Young girls and their families on a recent day sat in Fadl’s waiting room, where the bright yellow walls are decorated with Winnie the Pooh pictures, in the same building where Sohair el-Batea came for her operation last year. Residents call him a well-respected figure in the community, known for his charity work.
It could not be determined whether any were at his office for “circumcision”, as it is known here. But Fadl’s continued popularity demonstrates the challenges to curbing the practice in Egypt, where more than 90 per cent of women are estimated to have undergone it one of the highest rates in the world.
Female genital mutilation was criminalised in 2008 and the most important Sunni Muslim religious authority has declared it dangerous and without any religious justification. The UN says there appears to be a slow reduction in the rate of the practice, but that it is still widespread.
Outcry
Even in the home village of the girl, Dierb Biqtaris, there is little outcry against the practice.
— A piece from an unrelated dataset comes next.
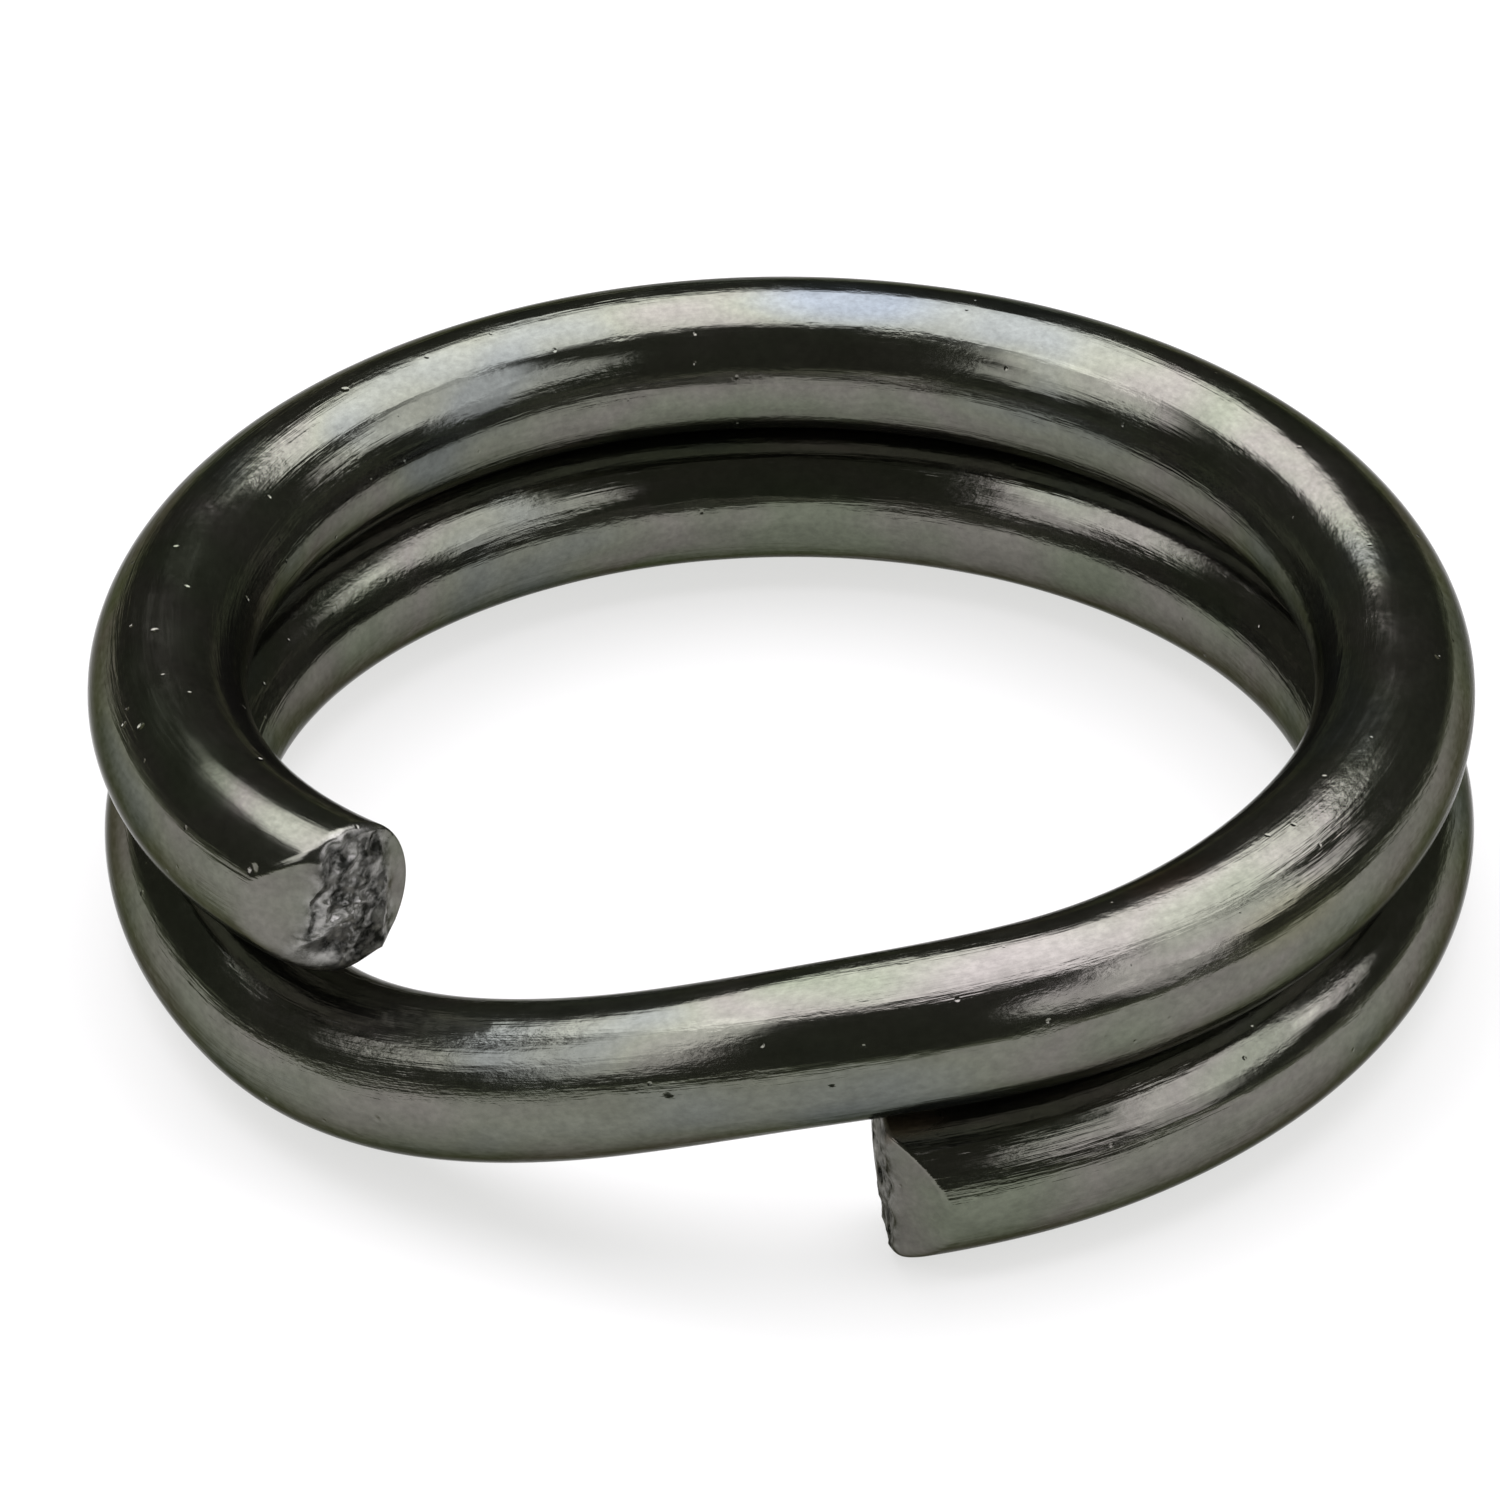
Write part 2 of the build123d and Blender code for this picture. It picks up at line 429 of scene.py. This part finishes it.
def end_rows(end):
    """Rows of (length, outward, upward, torn, cut) from the plain wire to the end's middle."""
    cos, sin = np.cos(ROUND), np.sin(ROUND)
    zeros = np.zeros(COLUMNS)
    signed = (np.degrees(ROUND) + 180) % 360 - 180
    rounding = np.interp(signed, *zip(*end.rim))
    rim_height = end.plain_height(cos, sin)
    probe = 1 - RIM_PROBE
    inner_slope = (rim_height - end.plain_height(probe * cos, probe * sin)) / RIM_PROBE
    inset = rounding * np.sin(np.arctan2(1, -inner_slope))
    inner_height = end.height(cos * (1 - inset), sin * (1 - inset))
    rows = []

    # The wire's side, up to the rim
    base = -END_STRETCH / WIRE_RADIUS
    for k in range(END_ROWS):
        share = 1 - (1 - k / END_ROWS) ** END_CROWDING
        height = base + (rim_height - rounding - base) * share
        rows.append((height, cos, sin, zeros, zeros))

    # The rounded rim, a curve from the side through the corner to the face
    for k in range(RIM_ROWS + 1):
        share = k / RIM_ROWS
        side, corner, face = (1 - share) ** 2, 2 * share * (1 - share), share**2
        height = side * (rim_height - rounding) + corner * rim_height + face * inner_height
        reach = 1 - inset * face
        torn = end.torn(cos * reach, sin * reach) * share
        rows.append((height, cos * reach, sin * reach, torn, np.full(COLUMNS, share)))

    # The face, in to the wire's axis
    for k in range(1, FACE_ROWS + 1):
        reach = (1 - inset) * (1 - k / FACE_ROWS)
        out, up = cos * reach, sin * reach
        rows.append((end.height(out, up), out, up, end.torn(out, up), np.ones(COLUMNS)))
    start = length_at(end.azimuth)
    return [(start + end.outgoing * h * WIRE_RADIUS, o, u, t, c) for h, o, u, t, c in rows]


# ---------------------------------------------------------------- the whole wire as one grid

def uneven_height(coords, length, out, up):
    """How far the wire's skin stands out of round, from its waviness and its humps."""
    height = sum(
        rise * lattice_noise(coords * np.array(waves) + shift, seed)
        for rise, waves, shift, seed in WAVES
    )
    round_wire = np.degrees(np.arctan2(up, out))
    for middle, facing, reach, spread, rise in HUMPS:
        aside = ((round_wire - facing + 180) % 360 - 180) / spread
        height += rise * np.exp(-(((length - middle) / reach) ** 2) - aside**2)
    return height


def wire_grid():
    """Points, places on the wire, torn and cut shares, and lengths, in rows of COLUMNS points."""
    cos, sin = np.cos(ROUND), np.sin(ROUND)
    zeros = np.zeros(COLUMNS)
    first = length_at(UPPER_CUT.azimuth) + END_STRETCH
    last = length_at(LOWER_CUT.azimuth) - END_STRETCH
    count = int((last - first) / RING_STEP)
    plain = [
        (np.full(COLUMNS, first + (last - first) * k / count), cos, sin, zeros, zeros)
        for k in range(1, count)
    ]
    rows = end_rows(UPPER_CUT)[::-1] + plain + end_rows(LOWER_CUT)
    length, out, up, torn, cut = (np.array(values) for values in zip(*rows))
    coords = np.stack([length, out * WIRE_RADIUS, up * WIRE_RADIUS], -1)
    swell = 1 + uneven_height(coords, length, out, up) / WIRE_RADIUS
    points = off_axis(azimuth_at(length), out * WIRE_RADIUS * swell, up * WIRE_RADIUS * swell)
    return points, coords, torn, cut, length


def grid_normals(points):
    """Normals of the whole wire's grid, so that the pieces cut from it meet without a seam."""
    ahead = np.roll(points, -1, axis=1)
    total = np.zeros_like(points)
    corner_a, corner_b = points[:-1], ahead[:-1]
    corner_c, corner_d = ahead[1:], points[1:]
    normal = np.cross(corner_c - corner_a, corner_b - corner_d)
    total[:-1] += normal
    total[1:] += normal
    total[:-1] += np.roll(normal, 1, axis=1)
    total[1:] += np.roll(normal, 1, axis=1)
    for pole in (0, -1):
        total[pole] = total[pole].sum(0)
    return unit(total)


POINTS, COORDS, TORN, CUT, LENGTHS = wire_grid()
NORMALS = grid_normals(POINTS)
ROW_LENGTHS = LENGTHS.mean(1)


# ---------------------------------------------------------------- materials

class Graph:
    """A shader node tree, with short ways to add nodes to it. Most of them return a socket."""

    def __init__(self, tree):
        self.tree = tree

    def node(self, kind, **settings):
        """A new node, with its properties and its unlinked inputs set by name."""
        made = self.tree.nodes.new(kind)
        for name, value in settings.items():
            if hasattr(made, name):
                setattr(made, name, value)
            else:
                made.inputs[name.replace("_", " ")].default_value = value
        return made

    def link(self, source, target):
        """A link from an output socket to an input socket."""
        self.tree.links.new(source, target)

    def attribute(self, name, output):
        """One output of an attribute that the mesh carries."""
        return self.node("ShaderNodeAttribute", attribute_name=name).outputs[output]

    def maths(self, operation, *values):
        """The result of a sum on numbers and sockets."""
        made = self.node("ShaderNodeMath", operation=operation)
        for socket, value in zip(made.inputs, values):
            if isinstance(value, (int, float)):
                socket.default_value = value
            else:
                self.link(value, socket)
        return made.outputs[0]

    def span(self, source, low, high, low_out, high_out, interpolation="LINEAR"):
        """The source's range from low to high, spread over another range."""
        made = self.node(
            "ShaderNodeMapRange",
            interpolation_type=interpolation,
            From_Min=low,
            From_Max=high,
            To_Min=low_out,
            To_Max=high_out,
        )
        self.link(source, made.inputs["Value"])
        return made.outputs["Result"]

    def soft_step(self, source, low, high):
        """0 where the source is at low and 1 where it is at high, with a soft change between."""
        return self.span(source, low, high, 0.0, 1.0, "SMOOTHSTEP")

    def stretched(self, source, scale):
        """A place, with each of its coordinates multiplied."""
        made = self.node("ShaderNodeVectorMath", operation="MULTIPLY")
        self.link(source, made.inputs[0])
        made.inputs[1].default_value = scale
        return made.outputs[0]

    def scaled(self, source, factor):
        """A colour, multiplied by a number."""
        made = self.node("ShaderNodeVectorMath", operation="SCALE")
        self.link(source, made.inputs[0])
        self.link(factor, made.inputs["Scale"])
        return made.outputs[0]

    def gap(self, source, spot):
        """Distance of a place from a spot."""
        made = self.node("ShaderNodeVectorMath", operation="DISTANCE")
        self.link(source, made.inputs[0])
        made.inputs[1].default_value = spot
        return made.outputs["Value"]

    def noise(self, source, waves, detail, roughness):
        """A noise pattern at a place."""
        made = self.node("ShaderNodeTexNoise", Scale=1.0, Detail=detail, Roughness=roughness)
        self.link(self.stretched(source, waves), made.inputs["Vector"])
        return made.outputs["Fac"]

    def ramp(self, source, stops):
        """The colour that the source points to in a row of (position, colour)."""
        made = self.node("ShaderNodeValToRGB")
        self.link(source, made.inputs["Fac"])
        while len(made.color_ramp.elements) < len(stops):
            made.color_ramp.elements.new(0.5)
        for element, (position, colour) in zip(made.color_ramp.elements, stops):
            element.position = position
            element.color = (*colour, 1)
        return made.outputs["Color"]

    def mixed(self, share, first, second):
        """Two colours mixed, each a socket or plain numbers."""
        made = self.node("ShaderNodeMix", data_type="RGBA")
        self.link(share, made.inputs["Factor"])
        for socket, colour in zip(made.inputs[6:8], (first, second)):
            if isinstance(colour, tuple):
                socket.default_value = (*colour, 1)
            else:
                self.link(colour, socket)
        return made.outputs[2]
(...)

Rasha Mohammed, a friend of Sohair, remembers that the girl felt scared before the operation and didn’t want to go. But Rasha chalks up her death to an accident, saying 11 other girls underwent FGM with the doctor that day and “nothing happened to them.”
Sohair’s grandmother declined to comment on the case, saying a year and a half has passed and she doesn’t want to bring up the topic again. “It was her destiny,” she said.
Emad Hamdi, a local worker, said he is still weighing whether to circumcise his daughters. He said he’s heard that without it, a girl would be “sexually voracious”, which could be “dangerous for her” a common justification for the practice. A widely-used Egyptian Arabic term for it translates literally as “purification.”
Genital mutilation is practised in 29 countries, most of them in East and West Africa, but also in Egypt and parts of Iraq and Yemen.